Sabemos que a democracia vai muito além do direito ao voto universal: ela também significa constituição de direitos. Acesso à moradia digna, saúde, educação, transporte, trabalho são direitos de todos os cidadãos, mas que infelizmente continuam sendo privilégio de uma minoria que os obtém, ainda assim, não pelo Estado, mas sim pelo meio privado. Então que se cumpra a democracia e que esses direitos sejam garantidos a todos. Certamente, não estamos tratando aqui de tarefa para um, dois ou quatro anos. Falamos de um trabalho que demandará décadas para dar resultados efetivos. No entanto, precisamos começá-lo. Necessitamos de governos em São Paulo que sejam de fato comprometidos com a questão social.

São Paulo é uma cidade complexa demais para ser administrada apenas com critérios gerenciais – sua gestão passa necessariamente pela compreensão de suas mais diversas especificidades, com um olhar também social e antropológico. Somente com a combinação de uma visão ideologicamente centrada no social e que coloca os ferramentais técnicos à disposição dessa concepção social (e não o contrário) conseguiremos vencer esse grande desafio. O grande desafio de uma grande cidade. Como foi dito, tarefa árdua, mas não impossível, especialmente em se tratando de uma cidade cuja grandiosidade nos desperta a certeza de que para ela nada é impossível.
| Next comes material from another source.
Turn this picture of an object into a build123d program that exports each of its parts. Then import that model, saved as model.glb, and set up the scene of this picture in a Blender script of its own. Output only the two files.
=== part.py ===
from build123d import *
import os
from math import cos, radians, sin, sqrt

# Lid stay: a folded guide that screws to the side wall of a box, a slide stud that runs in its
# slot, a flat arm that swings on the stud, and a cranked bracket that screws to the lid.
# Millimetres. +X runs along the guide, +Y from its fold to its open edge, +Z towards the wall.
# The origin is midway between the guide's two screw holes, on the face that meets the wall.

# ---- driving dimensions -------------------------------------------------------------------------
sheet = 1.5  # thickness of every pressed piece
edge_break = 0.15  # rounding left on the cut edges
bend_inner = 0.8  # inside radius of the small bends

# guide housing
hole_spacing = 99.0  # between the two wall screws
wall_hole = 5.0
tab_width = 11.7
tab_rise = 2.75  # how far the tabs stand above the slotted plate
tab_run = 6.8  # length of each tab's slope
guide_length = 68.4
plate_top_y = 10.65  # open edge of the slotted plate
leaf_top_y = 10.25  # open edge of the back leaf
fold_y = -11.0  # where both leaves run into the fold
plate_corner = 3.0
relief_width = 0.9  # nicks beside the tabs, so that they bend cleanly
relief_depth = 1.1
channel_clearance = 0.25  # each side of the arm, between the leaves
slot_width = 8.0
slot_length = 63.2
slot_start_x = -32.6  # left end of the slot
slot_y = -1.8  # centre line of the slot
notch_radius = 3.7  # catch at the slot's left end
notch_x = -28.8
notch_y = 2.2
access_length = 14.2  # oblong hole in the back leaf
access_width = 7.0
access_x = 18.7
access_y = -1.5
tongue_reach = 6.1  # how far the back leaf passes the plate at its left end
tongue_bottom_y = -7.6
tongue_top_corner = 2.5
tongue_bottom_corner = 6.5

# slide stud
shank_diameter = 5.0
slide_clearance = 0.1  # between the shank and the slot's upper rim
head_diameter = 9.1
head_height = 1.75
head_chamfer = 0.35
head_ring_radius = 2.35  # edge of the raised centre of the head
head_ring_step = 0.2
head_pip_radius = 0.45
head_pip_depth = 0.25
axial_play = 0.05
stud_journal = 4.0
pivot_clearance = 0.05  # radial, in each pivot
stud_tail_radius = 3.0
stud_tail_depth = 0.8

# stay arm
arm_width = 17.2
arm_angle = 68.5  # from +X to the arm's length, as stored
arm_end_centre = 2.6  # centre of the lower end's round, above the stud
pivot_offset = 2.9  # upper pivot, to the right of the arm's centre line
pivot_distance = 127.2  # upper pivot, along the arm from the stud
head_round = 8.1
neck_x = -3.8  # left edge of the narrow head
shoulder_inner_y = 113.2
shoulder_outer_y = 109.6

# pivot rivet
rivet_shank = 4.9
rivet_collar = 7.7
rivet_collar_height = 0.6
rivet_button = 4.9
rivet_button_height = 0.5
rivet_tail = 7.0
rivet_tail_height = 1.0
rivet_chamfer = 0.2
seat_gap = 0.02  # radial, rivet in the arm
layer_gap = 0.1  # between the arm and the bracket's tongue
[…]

Parabéns, São Paulo!

Um comentário:

  1. Não moro em São Paulo,mas aqui no Paraná onde resido, muitos problemas sociais que foi abordado no texto também são presentes por aqui.A concentração de renda,e a presença de mendingos na grande Curitiba e bem grande.O Paraná assim como São Paulo precisa de governantes com olhar social,e o PT e outros partidos de esquerda são os que tem compromisso com o social,mas infelizmente o povo do Paraná na sua grande maioria e de direita.
    Uma questão que me intriga e a seguinte:Por que a maior parcela do povo pobre do Brasil se considera de direita? talvez a resposta de Frei Betto esteja certa:"Tem pessoas que apesar de ser pobre do pescoço para baixo,pensa com a ideologia da classe dominante do pescoço para cima."